Design Goals
In general, frameworks get a pretty bad rap. They are bemoaned from one side for enormous bloat; they are denigrated for a lack of features from the other. Developers working within them quickly find limitations and constraints imposed from above in order to satisfy a framework’s strange sense of rightness or purity, edginess or Victorian convention.
What begins as an application’s foundation can, in the end, become its cage. More time is spent ‘working around the framework’ than is gained through its presence. Absolutely no one wants to be in this situation.
Every application of sufficient complexity and scope has a framework. The framework is just ‘the how’ and ‘the why’ and ‘the glue’ holding an application together. Sometimes, it makes sense to build exactly what you need; the framework and the application become nearly indistinguishable beasts. Many frameworks, like Python’s Django, began as custom applications – and their most appropriate use-cases often reflect their origins.
Off-the-shelf frameworks only work when the design goals of the framework are in solid alignment with the actual needs of an application. Even the best written, most professional and elegant of frameworks will be detrimental to a project if each seeks a separate purpose.
The Cognition framework has a very specific set of design goals and interests. First and foremost, it is tailored for the creation of large, sprawling single-page web applications, i.e. the kind of thing you’re likely to find on a corporate intranet.
Cognition is a completely client-side framework; it has no server-side rendering options. It enforces a strict reliance on a service-oriented architecture.
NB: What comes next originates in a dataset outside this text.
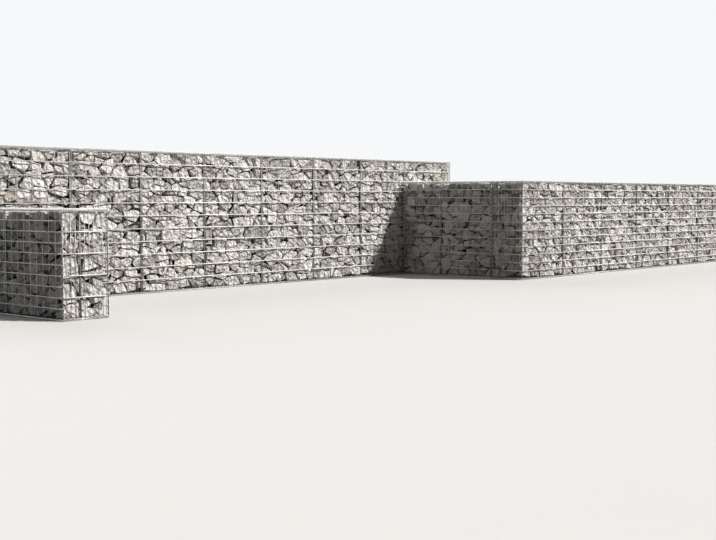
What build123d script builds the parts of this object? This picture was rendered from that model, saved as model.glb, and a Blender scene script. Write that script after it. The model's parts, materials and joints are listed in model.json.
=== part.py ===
"""Terrace wall of gabions: four runs of stone-filled welded wire baskets.

A low side run and a taller return run stand square to a long back run, and a
further run leads off the corner of the return. Each basket's body is one mesh
panel, folded round its front, base, rear and lid. Mesh panels close its ends,
and spiral binders lace every edge.
Millimetres, +Z up, +X along the back run, +Y from the open side to the back.
The origin is at the middle of the base of the whole wall.
"""

from build123d import *
import os

# Wire, shared by every basket
ROW_WIRE = 10.0         # straight wires, outermost on every side
HOOP_WIRE = 5.0         # wires folded round the basket inside them
BINDER = 24.0           # outer size of the spiral binders

# Stone fill
FILL_EDGE = 15.0        # stones leave the basket's edges clear by this much

# Back run
THICKNESS = 525.0
BACK_HEIGHT = 1674.0
BACK_ROWS = 11
BACK_FIRST_BAY = 500.0  # narrow basket behind the side run
BACK_BAY = 975.0
BACK_BAYS = 7
BACK_LAST_BAY = 1110.0

# Side run
SIDE_HEIGHT = 1024.0
SIDE_ROWS = 10
SIDE_END_ROWS = 5
SIDE_BAY = 960.0
SIDE_BAYS = 2

# Return run and the right run round its corner
RETURN_INSET = 655.0    # the back run passes the return by this much
RETURN_HEIGHT = 1356.0
RETURN_ROWS = 12
RETURN_BAYS = (890.0, 675.0)
RIGHT_BAY = 1095.0
RIGHT_BAYS = 6

# Mesh spacing
HOOP_PITCH = 100.0
LONG_PITCH = 100.0      # between lengthwise wires of lids and bases
END_PITCH = 50.0        # between uprights of the end panels

# Depth of each layer under the binders' outer face
HOOP_FACE = BINDER / 2 * (1 + 0.5 ** 0.5)   # a hoop's corner meets the binder's slanted side
ROW_FACE = HOOP_FACE - ROW_WIRE
FILL_FACE = HOOP_FACE + HOOP_WIRE

# Overall size and the places of the runs
BACK_LENGTH = BACK_FIRST_BAY + BACK_BAYS * BACK_BAY + BACK_LAST_BAY
RETURN_PLACE = BACK_LENGTH - RETURN_INSET - THICKNESS
RETURN_LENGTH = sum(RETURN_BAYS)
TOTAL_X = RETURN_PLACE + RIGHT_BAYS * RIGHT_BAY
TOTAL_Y = 2 * THICKNESS + RETURN_LENGTH
LEFT = -TOTAL_X / 2
BACK_FRONT = TOTAL_Y / 2 - THICKNESS


class Run:
    """One straight run of baskets, with its own length, depth and height."""

    def __init__(self, name, corner, bays, height, rows, end_rows=None, along_y=False):
        self.name = name
        self.corner = corner
        self.height = height
        self.rows = rows
        self.end_rows = end_rows or rows
        self.along_y = along_y
        self.joints = [sum(bays[:i]) for i in range(len(bays) + 1)]
        self.length = self.joints[-1]

    def box(self, length, depth, height):
        """A box between two values along each of the run's directions."""
        spans = (depth, length, height) if self.along_y else (length, depth, height)
        size = [high - low for low, high in spans]
        middle = [(high + low) / 2 for low, high in spans]
        place = Pos(self.corner[0] + middle[0], self.corner[1] + middle[1], middle[2])
        return place * Box(*size)

    def clear_spans(self):
        """Length of each basket between its end panels or joint binders."""
        spans = []
        for low, high in zip(self.joints, self.joints[1:]):
            start = FILL_FACE if low == 0 else low + BINDER / 2
            end = self.length - FILL_FACE if high == self.length else high - BINDER / 2
            spans.append((start, end))
        return spans


def spread(low, high, gaps, wire):
    """Low and high edge of each wire of an even set between two edges."""
    step = (high - low - wire) / gaps
    return [(low + step * i, low + step * i + wire) for i in range(gaps + 1)]


def both_sides(low, high, width):
    """The same span at the near and the far side of a width."""
    return (low, high), (width - high, width - low)


def between_binders(size, gaps, wire):
    """Low and high edge of each wire that lies evenly between two edge binders."""
    edge = (BINDER - wire) / 2
    return spread(edge, size - edge, gaps, wire)[1:-1]


def across(pitch, wire):
    """Low and high edge of each wire across the thickness of a run."""
    return between_binders(THICKNESS, round((THICKNESS - BINDER) / pitch), wire)


def stone_fill(run):
    """One block of stone in each basket, clear of the basket's edges."""
    depth = (FILL_FACE, THICKNESS - FILL_FACE)
    height = (FILL_FACE, run.height - FILL_FACE)
    blocks = [run.box(length, depth, height) for length in run.clear_spans()]
    return [chamfer(block.edges(), FILL_EDGE) for block in blocks]


def mesh_hoops(run):
    """Wires folded round the front, base, rear and lid of every basket."""
    hoops = []
    for low, high in run.clear_spans():
        for place in spread(low, high, round((high - low) / HOOP_PITCH), HOOP_WIRE):
            outer, inner = (
                run.box(place, (face, THICKNESS - face), (face, run.height - face))
                for face in (HOOP_FACE, FILL_FACE)
            )
            hoops.append(outer - inner)
    return hoops


def face_rows(run):
    """Horizontal wires of the front and rear faces."""
    length = (BINDER, run.length - BINDER)
    faces = both_sides(ROW_FACE, HOOP_FACE, THICKNESS)
    heights = between_binders(run.height, run.rows, ROW_WIRE)
    return [run.box(length, face, height) for face in faces for height in heights]


def long_wires(run, height):
    """Lengthwise wires of a lid or base, between its end binders."""
    length = (BINDER, run.length - BINDER)
    return [run.box(length, depth, height) for depth in across(LONG_PITCH, ROW_WIRE)]


def lid_wires(run):
    """Lengthwise wires on top of the hoops."""
    return long_wires(run, (run.height - HOOP_FACE, run.height - ROW_FACE))


def base_wires(run):
    """Lengthwise wires under the hoops."""
    return long_wires(run, (ROW_FACE, HOOP_FACE))


def end_rows(run):
    """Horizontal wires of the two end panels."""
    depth = (BINDER, THICKNESS - BINDER)
    ends = both_sides(ROW_FACE, HOOP_FACE, run.length)
    heights = between_binders(run.height, run.end_rows, ROW_WIRE)
    return [run.box(end, depth, height) for end in ends for height in heights]


def panel_uprights(run, lengths, depths):
    """Upright wires of mesh panels across the run, inside base and lid wires."""
    height = (HOOP_FACE, run.height - HOOP_FACE)
    return [run.box(length, depth, height) for length in lengths for depth in depths]


def end_uprights(run):
    """Upright wires of the two end panels."""
    ends = both_sides(HOOP_FACE, FILL_FACE, run.length)
    return panel_uprights(run, ends, across(END_PITCH, HOOP_WIRE))


def partitions(run):
    """Upright wires of the partition at each joint, between its two binders."""
    half = HOOP_WIRE / 2
    lengths = [(joint - half, joint + half) for joint in run.joints[1:-1]]
    return panel_uprights(run, lengths, across(LONG_PITCH, HOOP_WIRE))


def binder(run, length, depth, height, axis):
    """Outer shape of a spiral binder: an eight-sided rod along one axis."""
    rod = run.box(length, depth, height)
    return chamfer(rod.edges().filter_by(axis), BINDER / (2 + 2 ** 0.5))


def upright_binders(run):
    """Spiral binders at the four corners, and on both faces at every joint."""
    corners = both_sides(0, BINDER, run.length)
    height = (BINDER, run.height - BINDER)
    places = [(corner, 0) for corner in corners]
    places += [((joint - BINDER / 2, joint + BINDER / 2), HOOP_FACE) for joint in run.joints[1:-1]]
    return [
        binder(run, length, depth, height, Axis.Z)
        for length, face in places
        for depth in both_sides(face, face + BINDER, THICKNESS)
    ]


def level_binders(run, height):
    """Spiral binders round the four sides of a lid or base."""
    lengthwise, crosswise = (Axis.Y, Axis.X) if run.along_y else (Axis.X, Axis.Y)
    sides = both_sides(0, BINDER, THICKNESS)
    ends = both_sides(0, BINDER, run.length)
    rods = [binder(run, (0, run.length), side, height, lengthwise) for side in sides]
    rods += [binder(run, end, (BINDER, THICKNESS - BINDER), height, crosswise) for end in ends]
    return rods


def lid_binders(run):
    """Spiral binders round the lid."""
    return level_binders(run, (run.height - BINDER, run.height))


def base_binders(run):
    """Spiral binders round the base, which the run stands on."""
    return level_binders(run, (0, BINDER))


RUNS = (
    Run("back", (LEFT, BACK_FRONT), (BACK_FIRST_BAY,) + (BACK_BAY,) * BACK_BAYS + (BACK_LAST_BAY,),
        BACK_HEIGHT, BACK_ROWS),
    Run("side", (LEFT, BACK_FRONT - SIDE_BAYS * SIDE_BAY), (SIDE_BAY,) * SIDE_BAYS,
        SIDE_HEIGHT, SIDE_ROWS, SIDE_END_ROWS, along_y=True),
    Run("return", (LEFT + RETURN_PLACE, BACK_FRONT - RETURN_LENGTH), RETURN_BAYS,
        RETURN_HEIGHT, RETURN_ROWS, along_y=True),
    Run("right", (LEFT + RETURN_PLACE, -TOTAL_Y / 2), (RIGHT_BAY,) * RIGHT_BAYS,
        RETURN_HEIGHT, RETURN_ROWS),
)
PIECES = (
    stone_fill,
    mesh_hoops,
    face_rows,
    lid_wires,
    base_wires,
    end_rows,
    end_uprights,
    partitions,
    upright_binders,
    lid_binders,
    base_binders,
)

os.makedirs("parts", exist_ok=True)
for run in RUNS:
    for piece in PIECES:
        export_step(Compound(children=piece(run)), f"parts/{run.name}_{piece.__name__}.step")
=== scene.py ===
"""Dresses the gabion terrace wall: broken stones, round welded wires and spiral binders.

Every length is in metres. Places and sizes come from the CAD solids of the frame:
each basket's stones fill the block of its basket, each round wire lies in the bar that
stands for it, and each spiral winds inside the rod that stands for it.
"""

import json
import logging
import math
from collections.abc import Iterable, Iterator
from dataclasses import dataclass, field
from enum import Enum

import bmesh
import bpy
import numpy as np
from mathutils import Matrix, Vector, noise
from mathutils.geometry import points_in_planes

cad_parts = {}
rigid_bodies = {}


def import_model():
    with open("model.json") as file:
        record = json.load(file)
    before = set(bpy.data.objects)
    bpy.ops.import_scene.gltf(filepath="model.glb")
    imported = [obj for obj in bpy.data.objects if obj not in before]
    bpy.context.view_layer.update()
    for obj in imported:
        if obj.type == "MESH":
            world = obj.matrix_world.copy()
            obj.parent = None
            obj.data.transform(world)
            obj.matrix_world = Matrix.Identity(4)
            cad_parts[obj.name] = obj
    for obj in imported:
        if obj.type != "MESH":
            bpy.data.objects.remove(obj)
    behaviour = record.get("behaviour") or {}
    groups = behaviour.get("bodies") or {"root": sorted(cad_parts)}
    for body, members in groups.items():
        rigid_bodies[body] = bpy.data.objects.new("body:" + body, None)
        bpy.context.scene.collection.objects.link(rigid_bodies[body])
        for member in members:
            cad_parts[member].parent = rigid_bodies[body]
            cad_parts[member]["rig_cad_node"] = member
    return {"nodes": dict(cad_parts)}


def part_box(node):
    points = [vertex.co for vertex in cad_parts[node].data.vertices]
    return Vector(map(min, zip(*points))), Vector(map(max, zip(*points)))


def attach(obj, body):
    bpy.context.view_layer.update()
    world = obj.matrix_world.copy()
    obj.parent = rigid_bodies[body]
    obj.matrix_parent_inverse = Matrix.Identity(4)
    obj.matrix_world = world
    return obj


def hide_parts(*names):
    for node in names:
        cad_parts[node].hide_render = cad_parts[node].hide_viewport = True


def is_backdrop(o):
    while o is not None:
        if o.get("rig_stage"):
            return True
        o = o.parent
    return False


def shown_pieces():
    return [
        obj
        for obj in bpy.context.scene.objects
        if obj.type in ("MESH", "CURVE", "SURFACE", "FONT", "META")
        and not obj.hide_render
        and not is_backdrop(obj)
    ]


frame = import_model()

log = logging.getLogger("gabion_wall")

RUN_SEEDS = {"back": 11, "side": 113, "return": 211, "right": 311}
BODY = "root"
CLOSE = 1e-6            # points nearer than this are one
LEAST_CORNERS = 4       # fewer corners enclose no stone
TENTHS = 10.0           # tenths of a metre in a metre

Triple = tuple[float, float, float]     # a colour, a place or a direction
Side = tuple[int, int]                  # axis that a basket's side faces along, and which way
Finish = bpy.types.Material
Socket = bpy.types.NodeSocket


class Slot(Enum):
    """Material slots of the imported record."""

    STONE = "stone"
    ROW = "mesh_row_wire"
    UPRIGHT = "mesh_upright_wire"
    BINDER = "binder_wire"


class Lacing(Enum):
    """Edges of a run that spirals lace."""

    CORNERS = "corner"
    JOINTS = "joint"
    LID = "lid"
    BASE = "base"


@dataclass(frozen=True)
class Bar:
    """Box of one CAD solid.

    Args:
        low: Lowest corner.
        high: Highest corner.
    """

    low: Triple
    high: Triple

    @property
    def size(self) -> np.ndarray:
        """Lengths of the three sides."""
        return np.subtract(self.high, self.low)

    @property
    def centre(self) -> np.ndarray:
        """Middle of the box."""
        return np.add(self.low, self.high) / 2

    @property
    def long_axis(self) -> int:
        """Axis along which the box is longest."""
        return int(np.argmax(self.size))

    @property
    def thin_axis(self) -> int:
        """Axis along which the box is thinnest."""
        return int(np.argmin(self.size))

    @property
    def line(self) -> np.ndarray:
        """Finds the box's middle line along its longest side.

        Returns:
            The line's two ends, one row each.
        """
        axis = self.long_axis
        ends = np.array([self.centre, self.centre])
        ends[:, axis] = self.low[axis], self.high[axis]
        return ends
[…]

It assumes that programmers are fallible and messy and makes an honest attempt to clean things up. If one group wants to use 3rd party components and another wants to visualize things in D3, it gives them the leeway to use their preferred tools. It caters to large teams – as they can encapsulate functionality completely within their modules – and limit the access of modules they load. And it handles routing and deep-linking more or less automatically.
Cognition does not handle SEO. Search engines are currently nearly blind to Cognition applications. Public, consumer-facing websites that desire the nightly visitations of web crawlers and ninja bots are not well served by this framework. Page rank will not be theirs.
Cognition also requires modern ES5-capable browsers. No attempt has been made to sustain legacy systems. This simplifies the code-base and opens up a bevy of technical options and browser features. But it does completely preclude support for older browser environments.